Tuesday, 10 July 2012

What has been happening since January?

It is not wholly insignificant that I have not written anything on this blog since January 30th. Of course it is partly laziness, but rather more it is a reflection of my loss of direction and decline in morale. The last few posts describe my tentative work using the copy stand to animate my charcoal drawings and experiment with the sculpted bones. It did excite me for a while, and yet, reading the blogs I already detect an uncertainty. I am clearly worried about letting my film making knowledge with its emphasis on carefully structured narrative and 'looking slick', intrude into my much less confident and certainly non-professional  art work.

I also went through a bad case of the "so what"s. It is the nature of the City Lit Fine Art Course that you are left to your own devices. The tutors do their best and I had a few good tutorials that gave me hope, but generally there is a little support to see you past the nihilism that overcomes you. And perhaps, nor should there be. If you have any aspirations to becoming an artist: it seems obvious that you need to get yourself through to a place where it does seem worthwhile.

At some point in the spring when I was feeling particularly down, I had a tutorial with Liz Ellis. She is very supportive (background as a mental health nurse!) and picked up on my interest in William Kentridge. She lent me a substantial catalogue from his big London show of five years ago. It was a hugely stimulating. Not only supporting my interest in his animation, but also some excellent material on his approach to art and making art. One particular quote stood out for me and had a significant impact on kick starting me into a more productive phase:


The pure light of inspiration, for me, is always to be treated with caution.
 Things that leap out as ‘good ideas’ are often best left at that. It is in the physical act of their coming into being, and in the form they finally achieve that they have to show their worth, and often things that start rather in the alleys and sluices of the mind, hold their own in the end.
 William Kentridge  Fortuna: Neither programme nor chance in the making of images 1994  

I had been spending far too much time on what I thought were 'good ideas': only to have them crumble under my clumsy hand.

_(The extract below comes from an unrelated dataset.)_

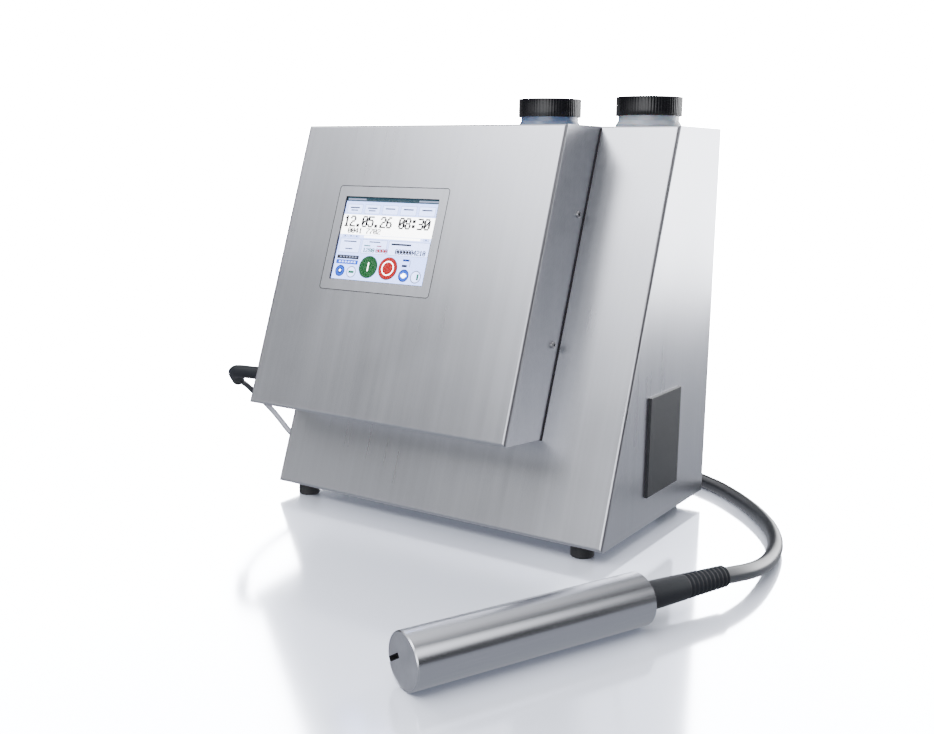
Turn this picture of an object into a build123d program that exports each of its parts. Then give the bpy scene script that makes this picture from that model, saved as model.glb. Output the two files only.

Kentridge told me to abandon that level of planning and so called creative excitement and instead get on and TRY stuff. Let its potential demonstrate itself in the doing: not in the anticipation.

Now I am two weeks away from the exhibition and about to go to the last session. I will promote my blog  at the exhibition so the next few posts will be by way of description and explanation of what I ended up doing and , perhaps more importantly, valuing  my work over the last two years.